Accounts are managed somewhere else.

Staff use spreadsheets to fill the gaps.

Orders, customer details, delivery information and product data may need to be copied manually from one place to another.

At first, this may seem manageable. But as the business grows, the cost becomes much more obvious.

Disconnected systems can lead to:

  • Duplicate data entry
  • Staff wasting time on manual admin
  • Stock figures being wrong
  • Customer details being different in different systems
  • Orders being delayed
  • Reports not matching
  • Mistakes that take time and money to fix

A Fractional CTO can help you work out which systems should be connected, which system should hold the “correct” information, and where automation or integration would save the most time.

The answer is not always to replace everything.

Sometimes the best result comes from connecting the right systems properly, removing unnecessary workarounds and making sure staff can trust the information in front of them.

3. You rely too heavily on one person who “knows how it all works”

In many owner-run businesses, there is one person who quietly holds everything together.

They know which spreadsheet is the latest version.

They know how to export the orders.

They know which supplier to call when the website breaks.

They know how to fix the stock report.

They know the odd workaround needed to get something processed.

That person may be excellent. They may be loyal, experienced and incredibly valuable. I know this because when I was younger, I was that employee at several jobs.

But if the business depends too heavily on their knowledge, that creates risk.

What happens if they are off sick?

What happens if they go on holiday?

What happens if they leave?

What happens if the business grows beyond what one person can keep in their head?

A Fractional CTO can help reduce that dependency by making systems, processes and responsibilities clearer.

That might include:

  • Documenting important processes
  • Reviewing fragile systems
  • Reducing reliance on manual workarounds
  • Improving supplier management
  • Making sure key information is stored properly
  • Creating a more reliable technology roadmap

This is not about replacing good people. It is about protecting the business and making sure those people are not carrying unnecessary pressure.

4. Technical projects keep becoming more complicated than expected

Many business owners have experienced this.

A project starts out sounding simple.

“We just need the website to do this.”

“We just need the CRM to connect to that.”

“We just need a small system to manage this process.”

Then the project grows.

New issues appear. Staff mention exceptions nobody had considered. The developer asks questions the business cannot answer. The supplier says something is not included. The deadline moves. The budget stretches. Everyone becomes frustrated.

Often, this happens because the project was not properly defined before the technical work began.

The real problem may not be development. It may be that the business process was unclear.

A Fractional CTO can help before money is spent by asking:

  • What problem are we actually trying to solve?
  • How does the current process work?
  • Who needs to be involved?
  • What exceptions need to be handled?
  • What does success look like?
  • What should be built, bought, integrated or avoided?
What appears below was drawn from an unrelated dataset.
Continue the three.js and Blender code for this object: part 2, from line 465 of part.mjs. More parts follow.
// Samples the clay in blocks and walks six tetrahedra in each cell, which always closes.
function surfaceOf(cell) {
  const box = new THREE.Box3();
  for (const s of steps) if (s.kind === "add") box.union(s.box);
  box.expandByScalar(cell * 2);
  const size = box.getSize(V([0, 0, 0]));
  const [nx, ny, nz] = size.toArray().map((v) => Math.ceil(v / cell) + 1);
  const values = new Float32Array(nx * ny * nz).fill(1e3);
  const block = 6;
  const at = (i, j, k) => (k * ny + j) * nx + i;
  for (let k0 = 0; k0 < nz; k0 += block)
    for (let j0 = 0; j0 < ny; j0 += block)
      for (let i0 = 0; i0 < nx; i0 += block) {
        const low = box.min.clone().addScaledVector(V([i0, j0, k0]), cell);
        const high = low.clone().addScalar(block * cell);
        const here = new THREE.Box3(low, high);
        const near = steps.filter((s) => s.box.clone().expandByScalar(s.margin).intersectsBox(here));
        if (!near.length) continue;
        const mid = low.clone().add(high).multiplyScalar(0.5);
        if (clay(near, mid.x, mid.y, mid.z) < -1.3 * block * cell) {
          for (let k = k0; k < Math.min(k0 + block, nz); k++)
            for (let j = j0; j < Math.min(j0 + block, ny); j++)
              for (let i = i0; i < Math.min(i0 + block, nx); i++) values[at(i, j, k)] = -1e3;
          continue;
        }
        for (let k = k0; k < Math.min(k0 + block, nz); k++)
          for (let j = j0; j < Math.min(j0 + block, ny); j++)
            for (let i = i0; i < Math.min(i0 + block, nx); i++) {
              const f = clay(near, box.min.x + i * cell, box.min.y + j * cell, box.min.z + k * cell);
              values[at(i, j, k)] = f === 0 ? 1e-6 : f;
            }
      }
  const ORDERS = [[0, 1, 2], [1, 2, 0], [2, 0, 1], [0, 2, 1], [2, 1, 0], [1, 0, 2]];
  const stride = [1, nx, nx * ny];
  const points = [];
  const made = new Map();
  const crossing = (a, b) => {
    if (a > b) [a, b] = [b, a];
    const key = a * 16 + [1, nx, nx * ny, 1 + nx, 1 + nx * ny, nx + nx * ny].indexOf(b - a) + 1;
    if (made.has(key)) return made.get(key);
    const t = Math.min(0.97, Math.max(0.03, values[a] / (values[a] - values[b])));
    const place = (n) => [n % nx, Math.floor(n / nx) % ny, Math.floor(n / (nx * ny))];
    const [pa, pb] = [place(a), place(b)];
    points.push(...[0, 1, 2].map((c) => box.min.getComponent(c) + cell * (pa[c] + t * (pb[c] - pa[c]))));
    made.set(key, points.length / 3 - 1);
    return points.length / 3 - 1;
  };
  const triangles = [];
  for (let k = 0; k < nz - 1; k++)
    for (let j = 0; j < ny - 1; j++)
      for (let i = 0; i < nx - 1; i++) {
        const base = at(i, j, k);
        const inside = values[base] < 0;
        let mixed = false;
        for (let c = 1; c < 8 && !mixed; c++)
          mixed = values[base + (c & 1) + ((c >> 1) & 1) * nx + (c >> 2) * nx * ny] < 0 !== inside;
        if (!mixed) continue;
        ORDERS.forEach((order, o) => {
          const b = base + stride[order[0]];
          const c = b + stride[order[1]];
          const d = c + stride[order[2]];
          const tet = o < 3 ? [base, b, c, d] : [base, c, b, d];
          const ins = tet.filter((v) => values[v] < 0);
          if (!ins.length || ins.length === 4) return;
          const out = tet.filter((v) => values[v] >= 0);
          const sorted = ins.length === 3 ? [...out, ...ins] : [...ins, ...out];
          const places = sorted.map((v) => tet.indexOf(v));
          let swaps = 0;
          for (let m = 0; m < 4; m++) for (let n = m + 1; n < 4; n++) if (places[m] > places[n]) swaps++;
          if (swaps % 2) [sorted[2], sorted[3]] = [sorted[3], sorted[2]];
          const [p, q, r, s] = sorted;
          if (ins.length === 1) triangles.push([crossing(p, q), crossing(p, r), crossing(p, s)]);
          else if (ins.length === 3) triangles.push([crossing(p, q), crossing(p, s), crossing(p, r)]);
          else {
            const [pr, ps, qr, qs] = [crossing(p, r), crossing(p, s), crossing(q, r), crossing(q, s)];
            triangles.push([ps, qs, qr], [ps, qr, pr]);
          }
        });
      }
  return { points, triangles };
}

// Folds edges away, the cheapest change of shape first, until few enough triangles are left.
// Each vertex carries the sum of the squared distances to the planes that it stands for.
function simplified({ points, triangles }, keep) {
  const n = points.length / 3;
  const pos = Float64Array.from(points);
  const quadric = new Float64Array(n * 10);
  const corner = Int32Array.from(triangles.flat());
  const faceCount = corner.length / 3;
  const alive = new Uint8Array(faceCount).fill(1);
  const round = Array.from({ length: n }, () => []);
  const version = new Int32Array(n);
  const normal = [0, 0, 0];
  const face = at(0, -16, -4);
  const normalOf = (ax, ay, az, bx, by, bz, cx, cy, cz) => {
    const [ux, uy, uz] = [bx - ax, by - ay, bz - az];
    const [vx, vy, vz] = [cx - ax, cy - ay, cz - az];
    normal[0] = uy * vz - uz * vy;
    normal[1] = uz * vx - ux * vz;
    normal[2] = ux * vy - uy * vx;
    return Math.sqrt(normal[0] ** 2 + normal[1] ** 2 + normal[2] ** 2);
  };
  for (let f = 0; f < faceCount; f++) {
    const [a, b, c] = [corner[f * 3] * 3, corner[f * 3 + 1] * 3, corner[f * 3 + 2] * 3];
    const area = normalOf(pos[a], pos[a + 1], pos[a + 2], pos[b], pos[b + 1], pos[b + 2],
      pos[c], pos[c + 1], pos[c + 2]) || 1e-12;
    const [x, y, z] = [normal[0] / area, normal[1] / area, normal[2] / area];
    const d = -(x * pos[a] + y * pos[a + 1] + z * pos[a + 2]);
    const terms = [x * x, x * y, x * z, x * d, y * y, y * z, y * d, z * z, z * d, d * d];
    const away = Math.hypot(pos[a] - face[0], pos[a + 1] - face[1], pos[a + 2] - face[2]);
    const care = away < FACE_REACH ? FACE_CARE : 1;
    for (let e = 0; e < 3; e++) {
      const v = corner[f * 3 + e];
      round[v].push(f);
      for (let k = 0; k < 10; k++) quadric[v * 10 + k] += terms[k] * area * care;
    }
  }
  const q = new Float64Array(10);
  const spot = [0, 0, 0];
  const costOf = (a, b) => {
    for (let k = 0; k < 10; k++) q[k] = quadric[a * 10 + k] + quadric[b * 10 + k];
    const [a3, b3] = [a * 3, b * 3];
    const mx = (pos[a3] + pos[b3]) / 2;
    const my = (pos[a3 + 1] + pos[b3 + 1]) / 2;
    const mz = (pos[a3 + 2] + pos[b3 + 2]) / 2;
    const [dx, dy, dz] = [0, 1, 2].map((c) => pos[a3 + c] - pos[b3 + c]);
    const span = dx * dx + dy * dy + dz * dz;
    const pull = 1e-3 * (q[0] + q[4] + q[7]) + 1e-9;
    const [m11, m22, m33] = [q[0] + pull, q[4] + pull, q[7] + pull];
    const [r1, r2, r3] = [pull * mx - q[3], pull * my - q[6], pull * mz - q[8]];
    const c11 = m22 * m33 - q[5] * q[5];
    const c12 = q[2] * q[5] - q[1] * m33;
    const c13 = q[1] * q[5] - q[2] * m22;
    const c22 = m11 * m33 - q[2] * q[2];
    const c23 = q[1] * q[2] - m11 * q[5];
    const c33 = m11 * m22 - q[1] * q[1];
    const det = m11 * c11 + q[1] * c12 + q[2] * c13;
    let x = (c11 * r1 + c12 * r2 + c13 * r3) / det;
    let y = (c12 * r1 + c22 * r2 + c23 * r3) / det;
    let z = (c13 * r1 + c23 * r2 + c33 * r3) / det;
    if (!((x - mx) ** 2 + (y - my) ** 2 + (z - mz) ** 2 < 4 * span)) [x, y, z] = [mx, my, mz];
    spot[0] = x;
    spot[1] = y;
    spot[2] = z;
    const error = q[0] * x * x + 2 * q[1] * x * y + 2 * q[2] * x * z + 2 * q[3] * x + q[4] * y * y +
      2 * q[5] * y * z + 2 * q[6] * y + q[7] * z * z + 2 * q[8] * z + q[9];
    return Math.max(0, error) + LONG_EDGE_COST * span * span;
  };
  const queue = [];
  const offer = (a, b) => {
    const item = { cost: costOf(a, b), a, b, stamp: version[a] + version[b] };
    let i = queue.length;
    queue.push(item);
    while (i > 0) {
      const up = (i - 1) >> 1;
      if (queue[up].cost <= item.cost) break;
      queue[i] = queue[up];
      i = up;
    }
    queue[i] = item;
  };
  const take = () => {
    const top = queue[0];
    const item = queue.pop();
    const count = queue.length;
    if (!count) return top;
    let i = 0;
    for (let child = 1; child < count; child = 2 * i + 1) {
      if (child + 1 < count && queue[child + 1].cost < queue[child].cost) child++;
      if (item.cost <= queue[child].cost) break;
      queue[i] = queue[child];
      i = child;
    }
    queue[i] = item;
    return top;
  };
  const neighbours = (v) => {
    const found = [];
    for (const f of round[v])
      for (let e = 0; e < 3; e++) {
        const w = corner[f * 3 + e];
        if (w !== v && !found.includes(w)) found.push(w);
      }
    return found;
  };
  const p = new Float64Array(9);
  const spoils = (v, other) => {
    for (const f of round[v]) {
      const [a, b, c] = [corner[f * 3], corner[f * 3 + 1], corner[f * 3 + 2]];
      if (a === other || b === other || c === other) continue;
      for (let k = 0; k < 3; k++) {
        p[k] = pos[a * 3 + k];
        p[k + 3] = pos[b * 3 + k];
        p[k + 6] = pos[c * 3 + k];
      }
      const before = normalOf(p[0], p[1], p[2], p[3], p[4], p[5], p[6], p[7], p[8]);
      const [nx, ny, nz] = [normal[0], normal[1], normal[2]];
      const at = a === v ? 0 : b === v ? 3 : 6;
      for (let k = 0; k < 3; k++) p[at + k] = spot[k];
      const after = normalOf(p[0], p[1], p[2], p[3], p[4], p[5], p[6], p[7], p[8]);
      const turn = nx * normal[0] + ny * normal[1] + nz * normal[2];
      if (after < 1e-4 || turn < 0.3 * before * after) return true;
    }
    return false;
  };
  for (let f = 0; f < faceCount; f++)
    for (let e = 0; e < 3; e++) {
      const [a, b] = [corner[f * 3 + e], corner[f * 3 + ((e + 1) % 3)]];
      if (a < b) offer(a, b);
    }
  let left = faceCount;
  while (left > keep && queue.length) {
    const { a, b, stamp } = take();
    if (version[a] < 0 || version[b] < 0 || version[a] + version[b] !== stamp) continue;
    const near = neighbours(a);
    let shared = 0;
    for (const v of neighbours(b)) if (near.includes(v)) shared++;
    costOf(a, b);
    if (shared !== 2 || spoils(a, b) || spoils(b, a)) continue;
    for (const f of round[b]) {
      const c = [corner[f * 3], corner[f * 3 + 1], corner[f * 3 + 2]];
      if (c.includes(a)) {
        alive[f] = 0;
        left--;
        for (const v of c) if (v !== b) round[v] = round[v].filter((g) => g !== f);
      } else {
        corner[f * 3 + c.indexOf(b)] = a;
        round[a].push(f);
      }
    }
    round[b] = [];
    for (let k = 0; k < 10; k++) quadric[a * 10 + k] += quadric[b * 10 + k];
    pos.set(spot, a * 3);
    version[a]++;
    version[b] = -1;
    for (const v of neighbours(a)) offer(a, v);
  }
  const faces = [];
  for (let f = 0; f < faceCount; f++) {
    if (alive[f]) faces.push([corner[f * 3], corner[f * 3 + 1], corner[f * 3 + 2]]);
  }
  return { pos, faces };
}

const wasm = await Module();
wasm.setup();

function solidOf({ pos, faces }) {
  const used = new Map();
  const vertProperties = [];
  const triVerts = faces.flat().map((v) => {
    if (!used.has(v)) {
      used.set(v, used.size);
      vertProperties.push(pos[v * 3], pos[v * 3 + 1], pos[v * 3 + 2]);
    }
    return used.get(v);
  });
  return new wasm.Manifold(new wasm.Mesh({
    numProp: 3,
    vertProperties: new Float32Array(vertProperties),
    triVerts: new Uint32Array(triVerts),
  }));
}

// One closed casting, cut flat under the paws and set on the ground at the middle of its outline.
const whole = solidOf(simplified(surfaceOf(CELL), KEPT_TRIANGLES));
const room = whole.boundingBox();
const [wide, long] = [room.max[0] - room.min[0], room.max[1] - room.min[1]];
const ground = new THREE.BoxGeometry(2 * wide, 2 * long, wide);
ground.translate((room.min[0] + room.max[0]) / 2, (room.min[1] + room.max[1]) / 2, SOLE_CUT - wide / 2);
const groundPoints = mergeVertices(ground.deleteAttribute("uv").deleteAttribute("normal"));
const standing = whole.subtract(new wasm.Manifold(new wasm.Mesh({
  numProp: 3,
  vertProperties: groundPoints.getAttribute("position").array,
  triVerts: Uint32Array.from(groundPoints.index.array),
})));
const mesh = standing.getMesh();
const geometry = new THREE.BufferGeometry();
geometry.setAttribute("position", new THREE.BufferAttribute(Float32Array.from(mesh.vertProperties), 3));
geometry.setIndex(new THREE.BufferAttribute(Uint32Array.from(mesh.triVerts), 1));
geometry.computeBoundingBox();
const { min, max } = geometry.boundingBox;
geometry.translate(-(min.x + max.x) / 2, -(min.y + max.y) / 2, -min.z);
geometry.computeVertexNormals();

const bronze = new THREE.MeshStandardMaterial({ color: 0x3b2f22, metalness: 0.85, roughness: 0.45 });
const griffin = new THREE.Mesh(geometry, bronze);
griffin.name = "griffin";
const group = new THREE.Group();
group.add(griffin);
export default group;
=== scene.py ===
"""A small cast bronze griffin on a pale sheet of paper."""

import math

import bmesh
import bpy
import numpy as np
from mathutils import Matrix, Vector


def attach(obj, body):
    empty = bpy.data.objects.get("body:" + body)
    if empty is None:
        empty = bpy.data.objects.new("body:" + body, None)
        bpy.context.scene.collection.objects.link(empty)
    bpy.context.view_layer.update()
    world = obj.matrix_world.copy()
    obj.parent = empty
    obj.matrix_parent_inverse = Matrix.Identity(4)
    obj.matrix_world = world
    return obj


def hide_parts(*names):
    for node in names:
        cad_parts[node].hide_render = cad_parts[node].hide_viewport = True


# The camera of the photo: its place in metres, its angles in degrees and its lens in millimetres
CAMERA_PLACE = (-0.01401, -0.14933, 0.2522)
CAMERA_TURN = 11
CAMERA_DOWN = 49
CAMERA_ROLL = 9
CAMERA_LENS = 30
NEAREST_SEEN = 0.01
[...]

This can make a big difference.

Developers and suppliers usually do their best work when the brief is clear. A Fractional CTO helps turn a business problem into a proper technical brief, then helps oversee the work so it stays aligned with the business need.

That can save time, reduce misunderstandings and help avoid expensive wrong turns.

5. You know technology matters, but you do not have anyone senior owning it

In many SMEs, technology sits in an awkward gap.

It is too important to ignore, but there is no senior person clearly responsible for it.

The business may have external IT support, a web developer, a software supplier, a marketing agency, a hosting company and several system providers.

Each one may be useful, but they are usually only responsible for their own area.

The IT support company may not understand your ecommerce operation.

The web developer may not understand your stock process.

The software supplier may not understand your wider business goals.

The marketing agency may not understand your warehouse workflow.

The business owner is then left trying to join all the advice together.

A Fractional CTO fills that gap.

They act as the person who understands both the business and the technology. They can challenge suppliers, sense-check recommendations, help prioritise projects and make sure technology decisions support the wider business.

For an owner-run business, this can be especially valuable because it gives you someone on your side who can translate technical detail into business terms.

You do not need to become a technology expert yourself.

You just need the right advice.

What a Fractional CTO can help with

A Fractional CTO can support your business in a number of practical ways, depending on what you need.

This might include:

  • Reviewing your current systems
  • Creating a technology roadmap
  • Managing technical suppliers
  • Improving business processes
  • Planning integrations and automation
  • Overseeing website or software projects
  • Helping select new systems
  • Reducing technology risk
  • Improving reporting and visibility
  • Supporting ecommerce growth
  • Helping the business become less dependent on manual work

The exact role will vary from business to business.

Some companies need ongoing monthly support. Others need help with a specific project, a systems review or a period of change.

The important thing is that the support is senior, practical and focused on the business outcome, not just the technology itself.

You may not need a full-time CTO

Most SMEs do not need a full-time Chief Technology Officer.

That would be too expensive and unnecessary for many businesses.

But that does not mean they do not need technology leadership.

A Fractional CTO gives you access to experience and strategic thinking without the commitment of a full-time hire.

It can be particularly useful if your business is growing, changing systems, expanding ecommerce, struggling with manual processes, or trying to make better long-term technology decisions.

Don’t leave technology to chance

Technology should make a business easier to run.

It should save time, reduce errors, improve visibility and support growth.

If it is creating confusion, slowing people down or forcing staff into constant workarounds, something needs to change.

A Fractional CTO can help you understand what is really happening, decide what to fix first, and make technology decisions with more confidence.

For many growing SMEs, that is exactly the support they need: not more jargon, not more software for the sake of it, but practical technology leadership that helps the business move forward.